Tehran increasingly attempts to portray Gulf governments as overly dependent on Western protection while framing itself as resisting foreign dominance. In this narrative, Gulf leaders supporting US or Israeli operations risk dragging their populations into destructive regional wars.
This messaging is designed to create political pressure inside Gulf societies and among regional elites concerned about economic instability.
The information battlefield is now almost as important as the military one.
Could the UAE Become the Main Gulf Frontline?
The biggest question now is whether the UAE could evolve from a secondary theater into a primary frontline of regional confrontation.

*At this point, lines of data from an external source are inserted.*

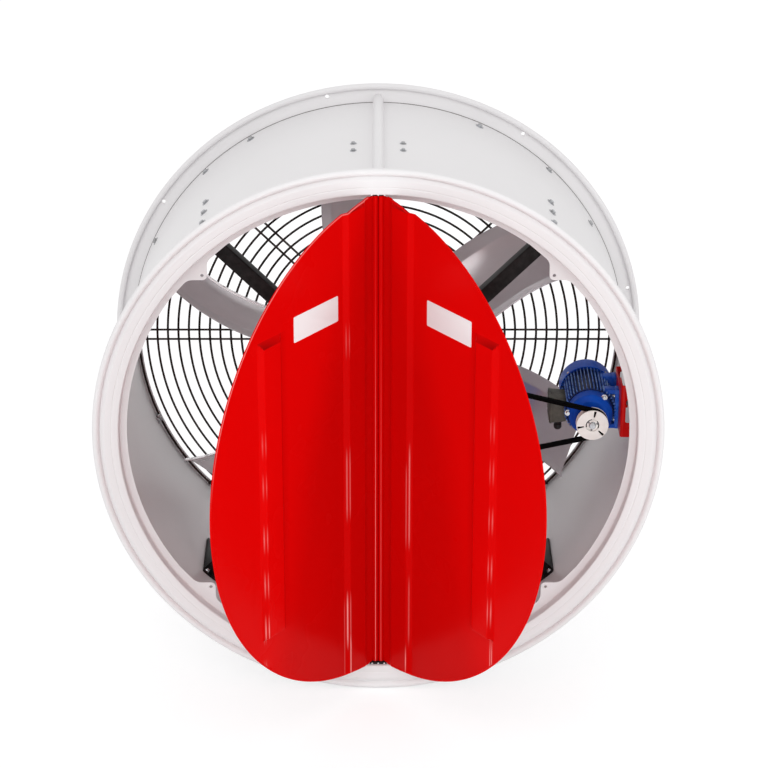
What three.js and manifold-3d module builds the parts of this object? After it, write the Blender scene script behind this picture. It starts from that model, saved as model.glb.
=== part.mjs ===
// Drum exhaust fan with a two-leaf butterfly shutter, belt drive and wire guard.
// Sizes are millimetres. +X is right for a person who faces the outlet, +Y runs back to the wall, +Z is up.
// The origin is on the drum axis, in the back plane of the rear flange.

import * as THREE from 'three';
import { mergeVertices } from 'three/addons/utils/BufferGeometryUtils.js';
import Module from 'manifold-3d';

const wasm = await Module();
wasm.setup();

// Clearances and working values
const fit = 0.3;
const runningFit = 0.7;
const overrun = 10;
const weldLap = 1;
const mergeDistance = 0.001;

// Facets round a full turn
const drumSides = 48;
const pulleySides = 20;
const hubSides = 24;
const motorSides = 18;
const shaftSides = 12;
const rodSides = 12;

// Places along the drum axis, measured back from the drum's front plane: belt, motor, impeller, rear flange
const beltDepth = 122;
const beltToShield = 28;
const frontShieldLength = 58;
const motorFrameLength = 141;
const cowlLength = 51;
const motorToImpeller = 130;
const impellerToRear = 215;
const shieldFront = beltDepth + beltToShield;
const frameFront = shieldFront + frontShieldLength;
const frameRear = frameFront + motorFrameLength;
const cowlRear = frameRear + cowlLength;
const impellerDepth = cowlRear + motorToImpeller;
const drumDepth = impellerDepth + impellerToRear;

// Drum
const drumRadius = 719;
const drumWall = 3;
const drumInner = drumRadius - drumWall;
const seamCoverWidth = 32;
const seamCoverHeight = 23;

// Front ring
const frontRingOverhang = 56;
const frontRingRadius = drumRadius + frontRingOverhang;
const frontHemRadius = 10.5;
const frontSheet = 2.5;
const faceGrooveWidth = 12;
const faceGrooveDepth = 5;
const recessInset = 17;
const recessRadius = drumRadius - recessInset;
const recessEdgeBend = 4;
const recessDepth = 30;
const lipWidth = 20;
const lipRadius = recessRadius - lipWidth;
const earEdgeShare = 0.66422;
const earEdge = lipRadius * earEdgeShare;
const earCorner = 10;
const earHoleInset = 13;
const earHolePlace = earEdge + earHoleInset;
const earHoleRadius = 4.5;

// Rear flange
const rearFlangeOverhang = 54;
const rearFlangeRadius = drumRadius + rearFlangeOverhang;
const rearHemRadius = 9;
const rearOpeningInset = 17;
const rearOpeningRadius = drumRadius - rearOpeningInset;
const rearSheet = 3;
const rearFlareLength = 19;
const rearFlareWall = 2.5;
const wallHoleCount = 8;
const wallHoleRadius = 6;
const wallHolePlace = (drumRadius + rearFlangeRadius) / 2;

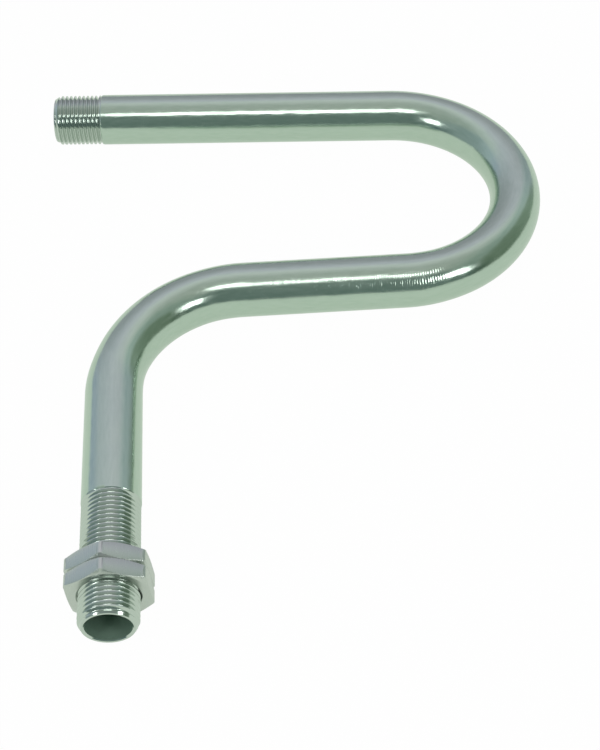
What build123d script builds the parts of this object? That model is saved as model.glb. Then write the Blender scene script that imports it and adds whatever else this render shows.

Several recent developments suggest that possibility:
- rising maritime tensions,
- reported attacks on Gulf infrastructure,
- accusations of covert regional cooperation,
- and expanding Israeli defense involvement in Gulf security systems.
If confrontation between Iran and Western-backed regional powers intensifies further, the UAE’s economic importance could make it one of the most strategically attractive targets for pressure campaigns.
Tehran likely calculates that pressure on the UAE generates maximum international attention with comparatively limited military escalation.
The Gulf Is Entering a More Dangerous Era
Iran’s increasing focus on the UAE reveals a larger transformation underway in Middle Eastern geopolitics.
The Gulf is no longer merely an energy-exporting region protected by distant superpowers. It is becoming an active arena where economic warfare, drone operations, cyber conflict, intelligence competition, and maritime pressure intersect simultaneously.
The UAE now finds itself caught between its ambitions as a global business hub and its expanding role in the anti-Iran regional security structure.
For Iran, targeting the UAE in its war messaging serves a clear strategic purpose:
- intimidate Gulf allies,
- pressure Western powers,
- threaten global economic stability,
- and reshape regional calculations without triggering full-scale conventional war.
Whether this pressure campaign remains symbolic or escalates into broader confrontation may determine the future security architecture of the Gulf itself.